Starting in the 1950s, Siegbahn developed a related analytic technique called electron spectroscopy. Scientists had long known that when ultraviolet light or X rays strike atoms, they dislodge electrons.

But as the electrons break away from their accustomed orbits, they collide with other electrons, creating spectra that are hopelessly blurred. Siegbahn overcame these difficulties by devising an ingenious new focusing device. For the first time, it was possible to observe the faint tracks left by electrons that had managed to escape unscathed. Among many applications: the ability to measure infinitesimally small signs of surface corrosion on metals.

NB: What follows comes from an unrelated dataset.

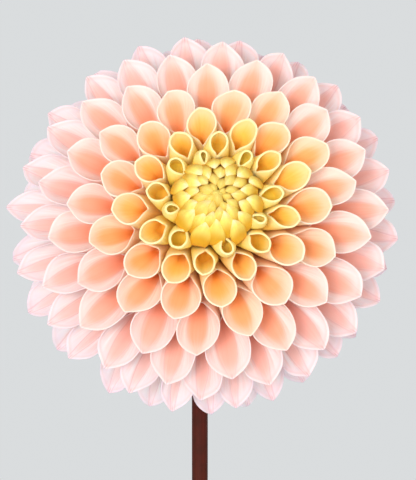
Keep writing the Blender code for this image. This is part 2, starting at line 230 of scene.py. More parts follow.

The two chemistry winners, Fukui and Hoffmann, worked toward the same goal but half a world apart. Their aim: to determine exactly why certain chemical reactions between atoms and molecules can occur and others cannot. More than 25 years ago, Fukui developed a theory of "frontier orbitals," showing that the orbits of the most loosely bound, or outermost, electrons play an unexpectedly large role in the reactivity of molecules. Fukui's ideas were at first brushed off by his Japanese colleagues, in part, he suspects, because they had not originated in the U.S. or Europe. But by the mid-1960s, Hoffmann, who had come to the U.S. at eleven after a harrowing childhood in Nazi-occupied Poland, independently reached the conclusion, similar to Fukui's, that a reaction is more likely to occur if the molecules or atoms are likely to have the same orbital properties after they join as they had before. In other words, nature wants to conserve what scientists call orbital symmetry. The theoretical rules that resulted from the work of the two researchers helped chemists predict whole classes of previously inexplicable reactions in the lab. Hoffmann, however, never works in the chem lab himself, and Fukui does so rarely. Explains Hoffmann: "We use mathematics, physics, computers and a great deal of thinking." A noble understatement.

--By Frederic Golden.

Reported by Mary Johnson/ Stockholm and S. Chang/Tokyo

* The Siegbahns are the sixth family in which parent and child have been Nobel laureates. The most prominent are the Curies. In 1903 Marie and Pierre Curie shared the physics prize; 32 years later, Daughter Irene and Son-in-Law Frederic Joliot-Curie won in chemistry.